MATERIAL SHOWN:

━━━━

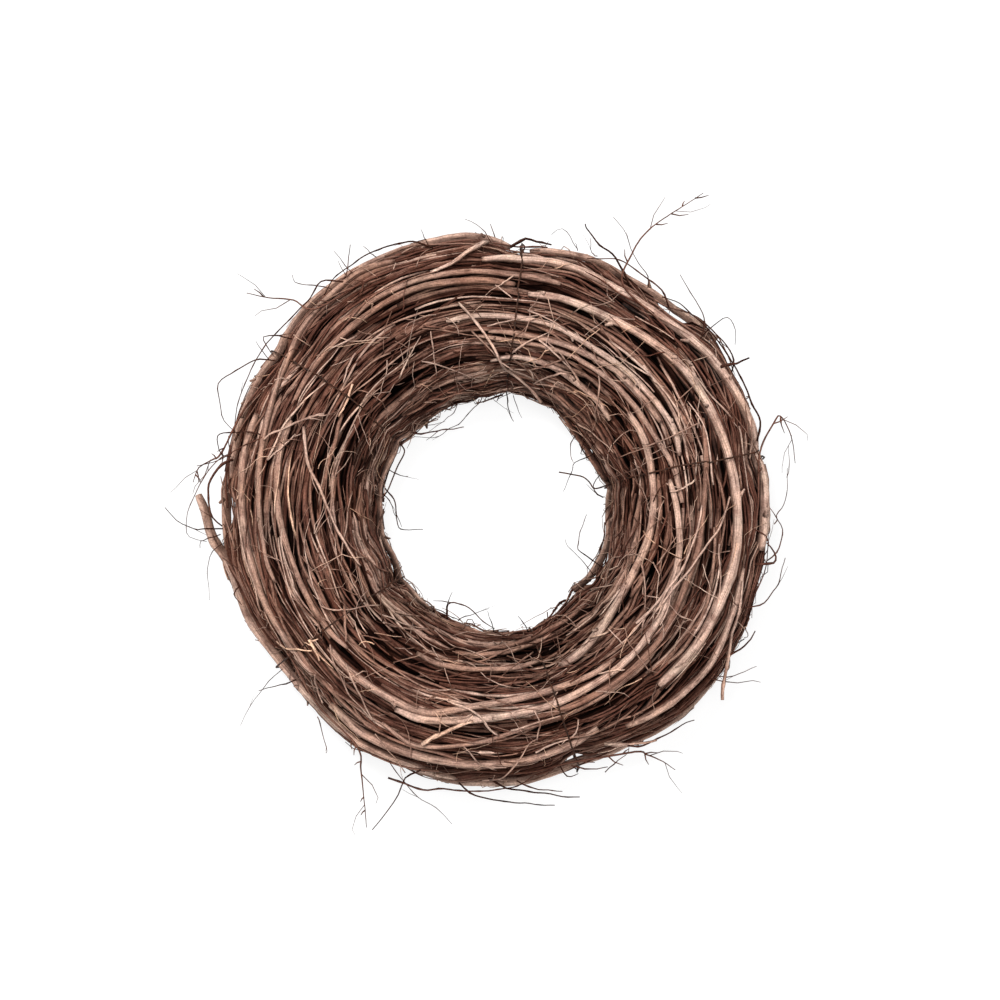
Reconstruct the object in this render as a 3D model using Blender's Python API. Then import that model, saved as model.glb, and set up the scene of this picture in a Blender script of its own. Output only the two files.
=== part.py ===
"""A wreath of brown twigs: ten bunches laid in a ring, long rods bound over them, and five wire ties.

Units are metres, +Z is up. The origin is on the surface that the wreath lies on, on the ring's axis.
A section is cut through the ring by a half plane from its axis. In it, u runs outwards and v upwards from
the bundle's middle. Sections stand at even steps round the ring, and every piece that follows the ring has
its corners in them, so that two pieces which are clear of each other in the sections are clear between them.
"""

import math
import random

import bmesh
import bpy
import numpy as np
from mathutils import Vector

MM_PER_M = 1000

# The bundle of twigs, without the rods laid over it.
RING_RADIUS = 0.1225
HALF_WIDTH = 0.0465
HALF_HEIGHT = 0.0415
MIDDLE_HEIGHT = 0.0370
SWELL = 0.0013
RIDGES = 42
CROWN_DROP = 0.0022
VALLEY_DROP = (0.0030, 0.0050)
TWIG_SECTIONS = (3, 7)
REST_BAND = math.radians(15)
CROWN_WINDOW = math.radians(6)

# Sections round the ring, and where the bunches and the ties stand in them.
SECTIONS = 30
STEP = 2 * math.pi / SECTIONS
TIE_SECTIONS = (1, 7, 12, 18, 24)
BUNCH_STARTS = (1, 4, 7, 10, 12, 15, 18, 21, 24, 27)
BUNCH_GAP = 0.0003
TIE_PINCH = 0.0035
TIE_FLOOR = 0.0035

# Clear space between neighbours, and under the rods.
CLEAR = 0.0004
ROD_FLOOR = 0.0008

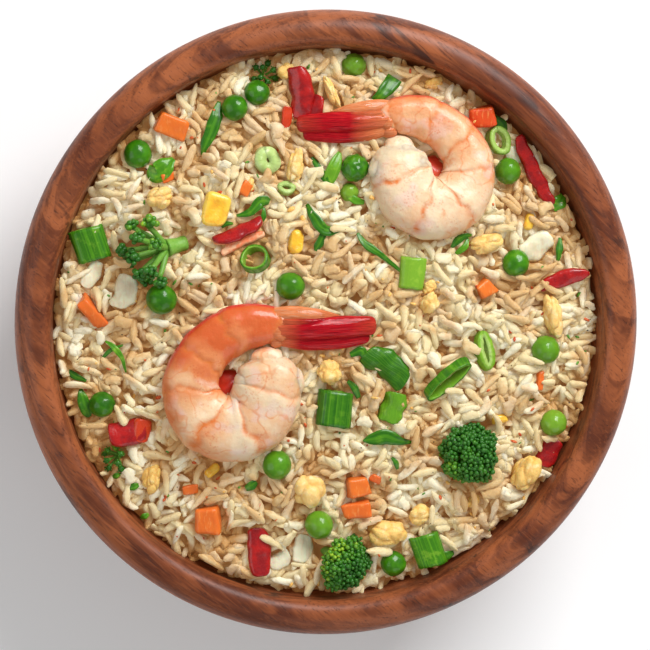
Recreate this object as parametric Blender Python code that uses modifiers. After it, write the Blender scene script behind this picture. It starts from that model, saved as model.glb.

━━━━

PROBLEM STATEMENT:
List each line of the entries that holds the string "this".

EXERCISE SOLUTION:
Reconstruct the object in this render as a 3D model using Blender's Python API. Then import that model, saved as model.glb, and set up the scene of this picture in a Blender script of its own. Output only the two files.
Recreate this object as parametric Blender Python code that uses modifiers. After it, write the Blender scene script behind this picture. It starts from that model, saved as model.glb.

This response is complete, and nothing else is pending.